** Start INFORMATION SHOWN **

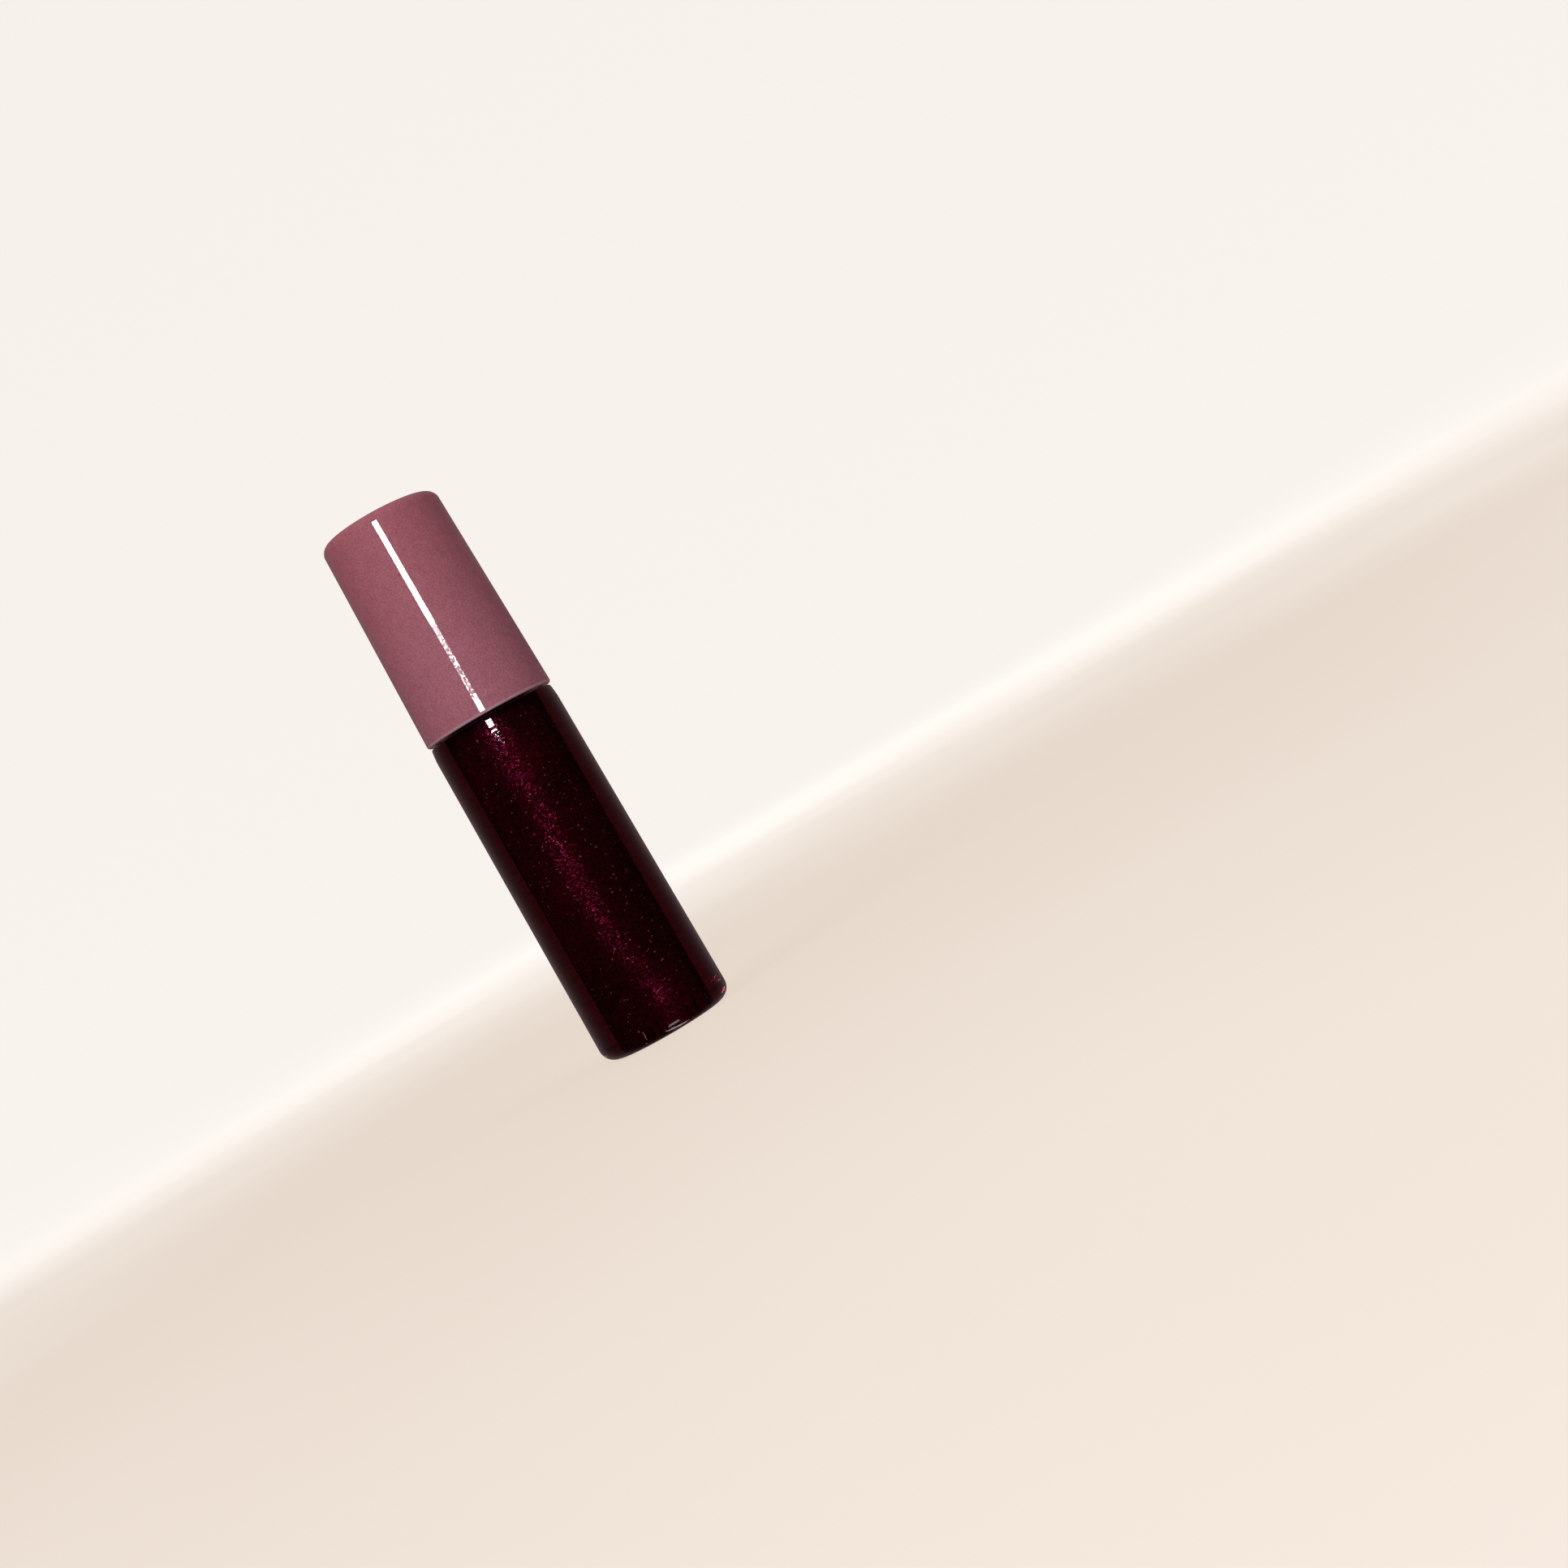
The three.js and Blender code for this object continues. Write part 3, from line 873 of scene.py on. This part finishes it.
@dataclass
class SlipWasher:
    """Foam washer between the liner and the wiper."""

    hole: float = 4.15 * MM
    edge: float = 0.2 * MM

    def build(self) -> bpy.types.Object:
        """A flat ring with softened edges."""
        low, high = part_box("seal_washer")
        rings = [
            Ring(self.hole, low.z, self.edge),
            Ring(high.x, low.z, self.edge),
            Ring(high.x, high.z, self.edge),
            Ring(self.hole, high.z, self.edge),
        ]
        return turn("slip_washer", rings, PLAIN, loop=True, steps=4)

    def dress(self, piece: bpy.types.Object) -> None:
        """Gives the washer its foam."""
        foam = MouldedPlastic("washer_foam", (0.75, 0.72, 0.66), (0.66, 0.62, 0.56), 0.8)
        show(piece, Body.WASHER, Slot.WASHER, foam.material(), "seal_washer")


@dataclass
class Wand:
    """Stem, applicator core and flock sleeve."""

    stem: float = 1.9 * MM
    plug: float = 2.6 * MM
    plug_neck: float = 2.3 * MM  # between the barbs
    barbs: int = 3
    barb_pitch: float = 1.8 * MM
    bore: float = 1.1 * MM
    bore_depth: float = 5 * MM
    pin: float = 1.0 * MM
    slant: float = math.radians(16)
    slant_offset: float = 0.35 * MM
    slant_height: float = 3 * MM  # above the tip, where the offset is measured
    flock_thickness: float = 0.45 * MM
    fibres: int = 2600
    fibre_radius: float = 0.014 * MM
    fibre_root: float = 0.03 * MM
    fibre_lengths: tuple[float, float] = (0.05 * MM, 0.11 * MM)

    def build_stem(self) -> bpy.types.Object:
        """The stem with its sealing disc, barbed plug and bored foot."""
        low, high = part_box("wand_stem")
        washer_low, washer_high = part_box("seal_washer")
        rings = [
            Ring(0.5 * self.bore, low.z + self.bore_depth),
            Ring(self.bore, low.z + self.bore_depth, 0.1 * MM),
            Ring(self.bore, low.z, 0.1 * MM),
            Ring(self.stem, low.z, 0.35 * MM),
            Ring(self.stem, washer_low.z, 0.3 * MM),
            Ring(high.x, washer_low.z, 0.2 * MM),
            Ring(high.x, washer_high.z, 0.2 * MM),
            Ring(self.plug_neck, washer_high.z, 0.1 * MM),
        ]
        for index in range(self.barbs):
            foot = washer_high.z + 1.6 * MM + index * self.barb_pitch
            rings += [
                Ring(self.plug_neck, foot),
                Ring(self.plug, foot + 0.2 * MM, 0.08 * MM),
                Ring(self.plug_neck, foot + 1.2 * MM),
            ]
        rings.append(Ring(self.plug - 0.8 * MM, high.z, 0.3 * MM))
        return turn("stem", rings, PLAIN, steps=4)

    def _slanted(self, piece: bpy.types.Object, offset: float) -> bpy.types.Object:
        """Cuts the slanted face off one side of a tip."""
        tidy_selection()
        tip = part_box("applicator_flock")[0].z
        block_size = (4 * MM, 8 * MM, 24 * MM)
        place = (offset + block_size[0] / 2, 0, tip + self.slant_height)
        bpy.ops.mesh.primitive_cube_add(size=1, location=place, rotation=(0, self.slant, 0))
        block = bpy.context.object
        block.scale = block_size
        bpy.ops.object.transform_apply(location=True, rotation=True, scale=True)
        return cut(piece, block)

    def build_core(self) -> bpy.types.Object:
        """The paddle that the flock sits on, with its pin."""
        low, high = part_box("applicator_core")
        stem_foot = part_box("wand_stem")[0].z
        radius = high.y
        rings = [
            Ring(0.3 * radius, low.z - 0.1 * MM),
            Ring(radius, low.z - 0.1 * MM, 1.1 * MM),
            Ring(radius, stem_foot - 0.3 * MM, 0.15 * MM),
            Ring(self.pin, stem_foot - 0.3 * MM, 0.05 * MM),
            Ring(self.pin, high.z, 0.15 * MM),
        ]
        core = turn("applicator_stub", rings, PLAIN, steps=5)
        return self._slanted(core, self.slant_offset - self.flock_thickness - 0.05 * MM)

    def build_flock(self) -> bpy.types.Object:
        """The felted sleeve, with its loose fibre ends standing off it."""
        low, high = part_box("applicator_flock")
        radius = high.y - 0.08 * MM
        inner = radius - self.flock_thickness + 0.1 * MM
        rings = [
            Ring(0.3 * radius, low.z),
            Ring(radius, low.z, 1.4 * MM),
            Ring(radius, high.z, 0.3 * MM),
            Ring(inner, high.z, 0.05 * MM),
            Ring(inner, low.z + self.flock_thickness, 1.1 * MM),
        ]
        coat = turn("flock_sleeve", rings, PLAIN, steps=6)
        return self._with_fibres(self._slanted(coat, self.slant_offset))

    def _takes_fibres(self, face: bmesh.types.BMFace) -> bool:
        """Whether a face of the sleeve is on its outside or its tip, and not in its bore."""
        centre = face.calc_center_median()
        outside = centre.xy.length > 1.5 * MM or face.normal.z < -0.2
        return outside and face.normal.dot(centre * Vector((1, 1, 0))) > -1e-5

    def _with_fibres(self, coat: bpy.types.Object) -> bpy.types.Object:
        """Adds short fibres over the outside of the sleeve, each a thin three-sided spike."""
        draw = random.Random(SEED)
        shape = bmesh.new()
        shape.from_mesh(coat.data)
        bmesh.ops.triangulate(shape, faces=shape.faces[:])
        faces = [face for face in shape.faces if self._takes_fibres(face)]
        total = sum(f.calc_area() for f in faces)
        spikes = []
        for face in faces:
            share = self.fibres * face.calc_area() / total
            count = int(share) + (draw.random() < share - int(share))
            a, b, c = (v.co.copy() for v in face.verts)
            for _ in range(count):
                u, v = sorted((draw.random(), draw.random()))
                spikes.append((a * u + b * (v - u) + c * (1 - v), face.normal.copy()))
        for root, normal in spikes:
            lean = Vector((draw.uniform(-1, 1), draw.uniform(-1, 1), draw.uniform(-1, 1))) * 0.5
            way = (normal + lean).normalized()
            side = way.orthogonal().normalized() * self.fibre_radius
            other = way.cross(side)
            foot = root - way * self.fibre_root
            ring = [foot + side * math.cos(t) + other * math.sin(t) for t in (0.0, 2.1, 4.2)]
            tip = shape.verts.new(root + way * draw.uniform(*self.fibre_lengths))
            base = [shape.verts.new(p) for p in ring]
            for one, two in zip(base, base[1:] + base[:1]):
                shape.faces.new((one, two, tip))
            shape.faces.new(base[::-1])
        shape.to_mesh(coat.data)
        shape.free()
        return coat

    def dress(self, stem: bpy.types.Object, core: bpy.types.Object, flock: bpy.types.Object) -> None:
        """Gives the wand's three pieces their finishes."""
        wet = MouldedPlastic("stem_plastic", (0.030, 0.004, 0.010), (0.016, 0.003, 0.006), 0.35, coat=0.8)
        milky = MouldedPlastic("core_plastic", (0.60, 0.55, 0.50), (0.50, 0.44, 0.40), 0.45)
        show(stem, Body.CAP, Slot.STEM, wet.material(), "wand_stem")
        show(core, Body.CAP, Slot.SOFT, milky.material(), "applicator_core")
        show(flock, Body.CAP, Slot.FLOCK, WetFlock().material(), "applicator_flock")


# ---------------------------------------------------------------- stage, light and camera


@dataclass
class Studio:
    """Pale glowing floor that sweeps up all round, with painted shade near its middle, strip lights, soft
    fills and a dim room, in metres.
    """

    reach: float = 1.3
    wall: float = 1.8
    sweep: float = 0.6
    paper: Colour = (0.15, 0.143, 0.135)
    pale: Colour = (0.905, 0.858, 0.812)
    # Colour of the painted shade that the floor glows with near its middle, round the object.
    painted_shade_beige: Colour = (0.670, 0.578, 0.495)
    room: Colour = (0.012, 0.008, 0.008)
    room_back: Colour = (0.31, 0.193, 0.203)
    strip_distance: float = 0.5
    strip_azimuth: float = -0.106
    # The front strip's panels: each one's foot, top, brightness and width.
    panels: tuple[tuple[float, float, float, float], ...] = (
        (0.104, 0.118, 130, 0.078), (0.118, 0.147, 95, 0.070), (0.147, 0.215, 130, 0.086),
    )
    low_distance: float = 0.15
    low_aim: Triple = (0.001, -0.009, 0.001)
    # The low strips: degrees under the horizon, offset to the right, width, height and brightness.
    low_strips: tuple[tuple[float, float, float, float, float], ...] = (
        (56.5, 0.021, 0.042, 0.050, 7), (99.5, 0.011, 0.022, 0.080, 9),
    )
    fill_aim: Triple = (0, 0, 0.045)
    # The fills, which shiny surfaces don't mirror: name, place, side and brightness.
    fills: tuple[tuple[str, Triple, float, float], ...] = (
        ("fill_left", (-0.45, -0.40, 0.32), 0.5, 9.5),
        ("fill_right", (0.50, -0.25, 0.32), 0.5, 5.0),
        ("fill_back", (0.1, 0.60, 0.34), 0.5, 5.0),
        ("fill_top", (0, 0, 0.8), 0.8, 4.3),
        ("fill_low", (0, -0.25, -0.30), 0.4, 2.4),
    )

    def build_stage(self) -> None:
        """The floor and its sweep, as one bowl."""
        tidy_selection()
        bpy.ops.mesh.primitive_circle_add(vertices=128, radius=self.reach, fill_type="TRIFAN")
        bowl = bpy.context.object
        bowl.name = "stage_bowl"
        bpy.ops.object.mode_set(mode="EDIT")
        floor = Ring(self.reach, 0)
        pick_edges(bowl, on_ring(floor))
        bpy.ops.mesh.extrude_edges_move(TRANSFORM_OT_translate={"value": (0, 0, self.wall)})
        pick_edges(bowl, on_ring(floor))
        bpy.ops.mesh.bevel(offset=self.sweep, offset_type="OFFSET", segments=24, profile=0.5, affect="EDGES",
                           clamp_overlap=False)
        bpy.ops.object.mode_set(mode="OBJECT")
        bpy.ops.object.shade_smooth()
        sheet = Finish("stage_paper")
        drift = sheet.noise(0.18, 2.0, 0.5, sheet.stretched((1.0, 1.0, 3.0)))
        away = sheet.node("ShaderNodeVectorMath", {"operation": "LENGTH"}, {0: sheet.place})
        far = Wire(sheet, away.outputs["Value"]) + (drift - 0.5) * 0.25
        # Painted shade: the floor glows a darker, warmer beige near the middle, round the object's foot, and
        # pale further out.
        paper = sheet.finish(
            Base_Color=self.paper,
            Roughness=0.9,
            Specular_IOR_Level=0.0,
            Emission_Color=sheet.blend(far.above(0.08, 0.55), self.painted_shade_beige, self.pale),
            Emission_Strength=1.0,
        )
        bowl.data.materials.append(paper)
        # Only the camera sees the bowl, and the low lamps shine through it.
        bowl.visible_glossy = False
        bowl.visible_transmission = False
        bowl.visible_diffuse = False
        bowl.visible_shadow = False

    def build_room(self) -> None:
        """The dim room that glossy surfaces mirror, a little lighter at the back."""
        world = bpy.data.worlds.new("dim_room")
        world.use_nodes = True
        bpy.context.scene.world = world
        sheet = Sheet(world.node_tree)
        way = Wire(sheet, sheet.spot.outputs["Generated"])
        ahead = sheet.math("MAXIMUM", sheet.channel(way, 1), 0.0)
        back = ahead ** 2 * (1 - ahead ** 12 * 0.7)
        background = world.node_tree.nodes["Background"]
        sheet.feed(background.inputs["Color"], sheet.blend(back, self.room, self.room_back))

    def light(self, name: str, place: Vector, aim: Vector, size: tuple[float, float], glow: float,
              glossy: bool = True) -> bpy.types.Object:
        """One rectangular light, of a width and height, with a glow in watts for each square metre."""
        data = bpy.data.lights.new(name, "AREA")
        data.shape = "RECTANGLE"
        data.size, data.size_y = size
        data.energy = glow * size[0] * size[1]
        lamp = bpy.data.objects.new(name, data)
        bpy.context.scene.collection.objects.link(lamp)
        lamp.location = place
        lamp.rotation_euler = (aim - place).to_track_quat("-Z", "Y").to_euler()
        lamp.visible_glossy = glossy
        lamp.visible_transmission = glossy
        lamp.visible_camera = False
        return lamp

    def build_lights(self) -> None:
        """The front strip in panels, two low strips for the foot, and the fills."""
        x, y = math.sin(self.strip_azimuth), -math.cos(self.strip_azimuth)
        for index, (low, high, glow, width) in enumerate(self.panels):
            place = Vector((self.strip_distance * x, self.strip_distance * y, (low + high) / 2))
            self.light(f"strip_front_{index}", place, Vector((0, 0, place.z)), (width, high - low), glow)
        foot = Vector(self.low_aim)
        for index, (steep, aside, width, height, glow) in enumerate(self.low_strips):
            steep = math.radians(steep)
            back, down = self.low_distance * math.cos(steep), self.low_distance * math.sin(steep)
            place = foot + Vector((aside, -back, -down))
            lamp = self.light(f"strip_low_{index}", place, foot, (width, height), glow)
            lamp.visible_transmission = False
        for name, place, side, glow in self.fills:
            self.light(name, Vector(place), Vector(self.fill_aim), (side, side), glow, glossy=False)


@dataclass
class View:
    """The camera: where it stands and what it looks at, in metres, its roll, and its lens in millimetres."""

    place: Triple = (0, -0.3147, 0.0281)
    aim: Triple = (0.0306, 0, 0.0214)
    roll: float = math.radians(29.79)
    lens: float = 52.17
    sensor: float = 36

    def build(self) -> None:
        """Sets the scene's camera."""
        data = bpy.data.cameras.new("camera")
        data.lens = self.lens
        data.sensor_width = self.sensor
        data.clip_start = 5 * MM
        camera = bpy.data.objects.new("camera", data)
        bpy.context.scene.collection.objects.link(camera)
        place = Vector(self.place)
        turned = (Vector(self.aim) - place).to_track_quat("-Z", "Y") @ Quaternion((0, 0, 1), -self.roll)
        camera.matrix_world = Matrix.LocRotScale(place, turned, None)
        bpy.context.scene.camera = camera


def main() -> None:
    """Builds the object, its stage, lights and camera."""
    logging.basicConfig(level=logging.INFO, format="%(name)s: %(message)s")
    bpy.context.scene.view_settings.view_transform = "Standard"
    View().build()
    tube = Tube()
    tube.dress(tube.build())
    gloss = Gloss()
    gloss.dress(gloss.build(tube))
    wiper = Wiper()
    wiper.dress(wiper.build(tube))
    shell = CapShell()
    shell.dress(shell.build())
    liner = Liner()
    liner.dress(liner.build())
    washer = SlipWasher()
    washer.dress(washer.build())
    wand = Wand()
    wand.dress(wand.build_stem(), wand.build_core(), wand.build_flock())
    studio = Studio()
    studio.build_stage()
    studio.build_room()
    studio.build_lights()


if __name__ == "__main__":
    main()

** End INFORMATION SHOWN **

• _THE EXERCISE_:
From the first line of the data above to the line holding "applicator core and", reproduce each line exactly; emit no other lines.

• _EXPECTED ANSWER_:
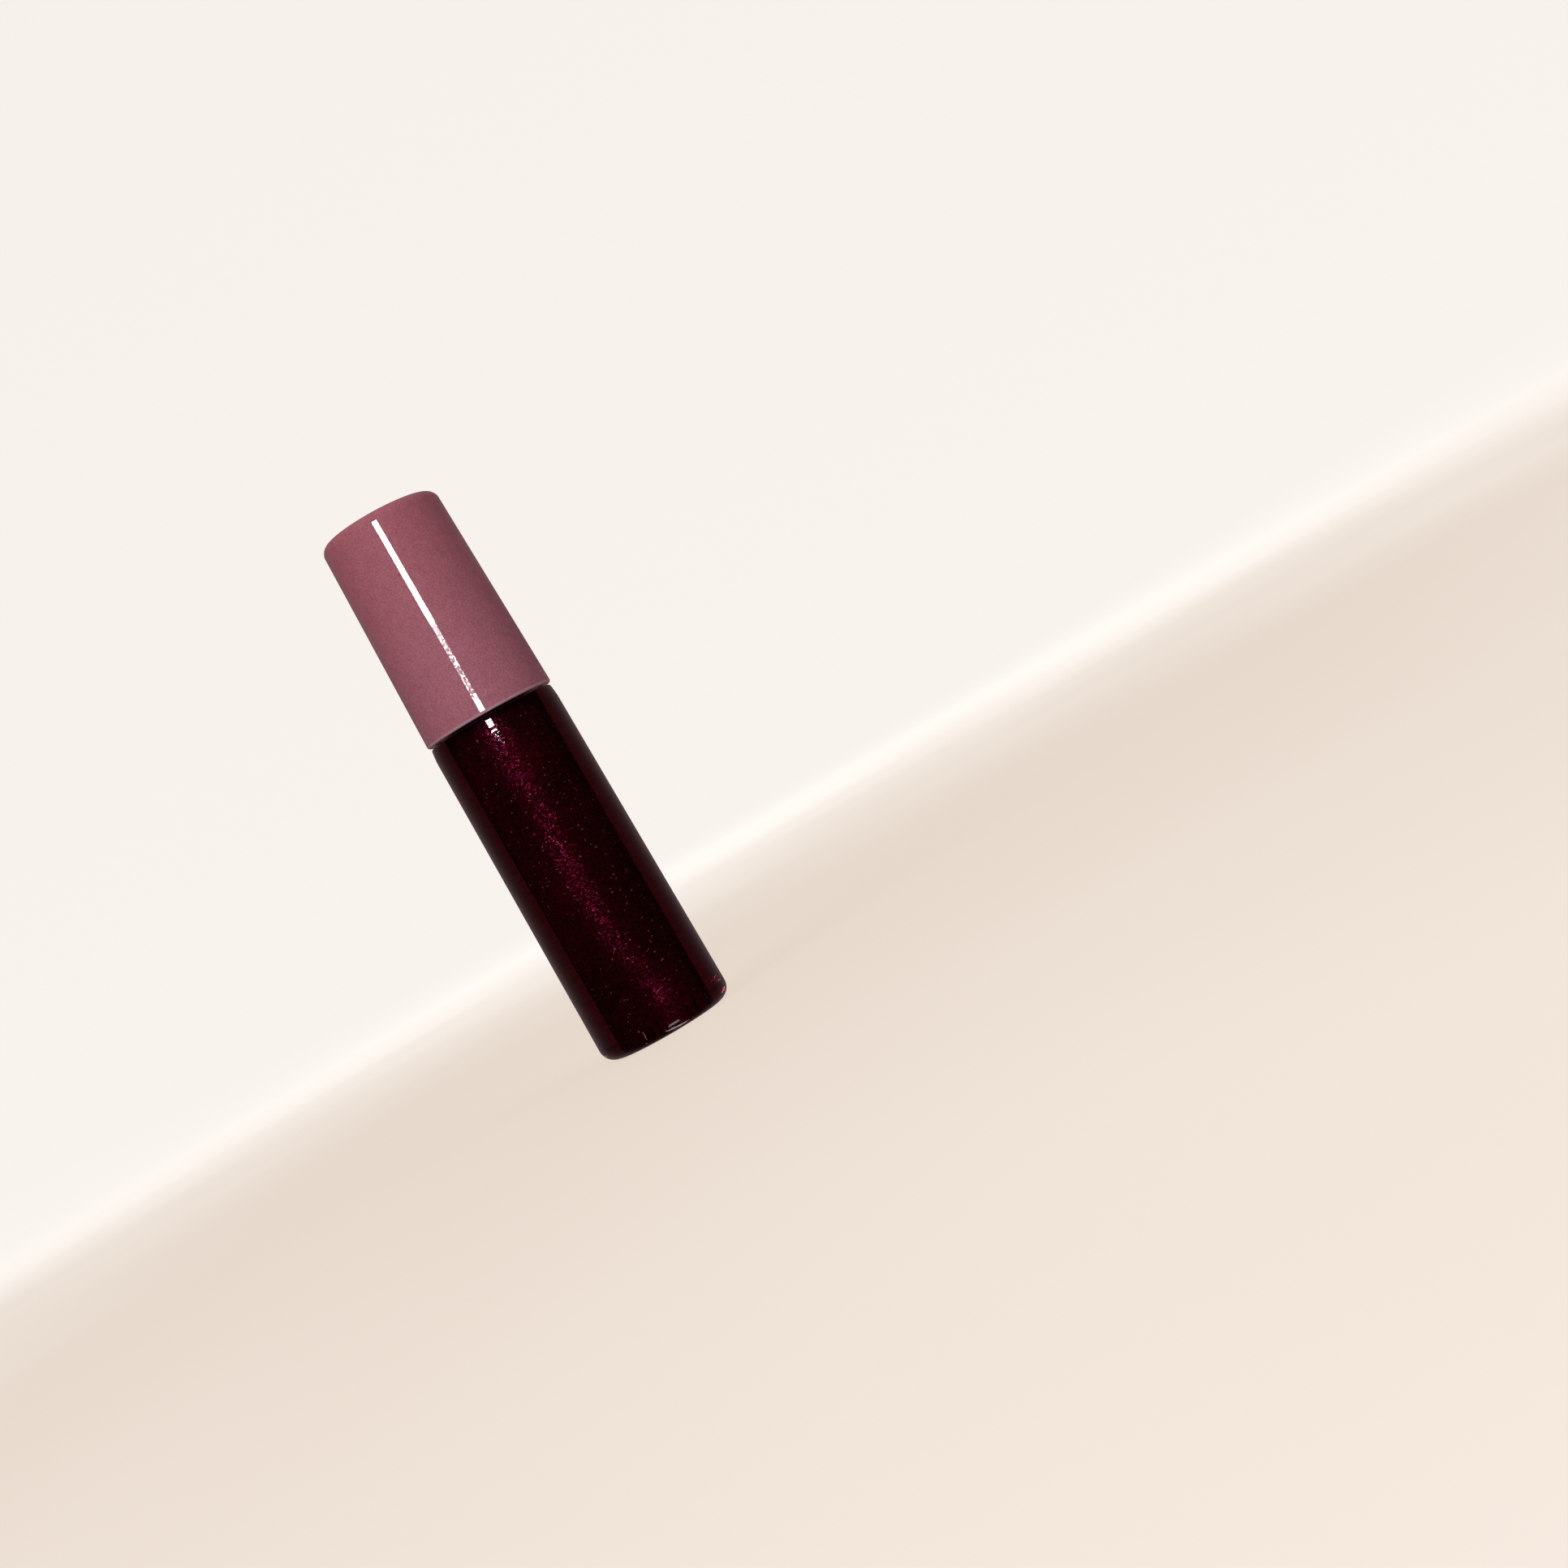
The three.js and Blender code for this object continues. Write part 3, from line 873 of scene.py on. This part finishes it.
@dataclass
class SlipWasher:
    """Foam washer between the liner and the wiper."""

    hole: float = 4.15 * MM
    edge: float = 0.2 * MM

    def build(self) -> bpy.types.Object:
        """A flat ring with softened edges."""
        low, high = part_box("seal_washer")
        rings = [
            Ring(self.hole, low.z, self.edge),
            Ring(high.x, low.z, self.edge),
            Ring(high.x, high.z, self.edge),
            Ring(self.hole, high.z, self.edge),
        ]
        return turn("slip_washer", rings, PLAIN, loop=True, steps=4)

    def dress(self, piece: bpy.types.Object) -> None:
        """Gives the washer its foam."""
        foam = MouldedPlastic("washer_foam", (0.75, 0.72, 0.66), (0.66, 0.62, 0.56), 0.8)
        show(piece, Body.WASHER, Slot.WASHER, foam.material(), "seal_washer")


@dataclass
class Wand:
    """Stem, applicator core and flock sleeve."""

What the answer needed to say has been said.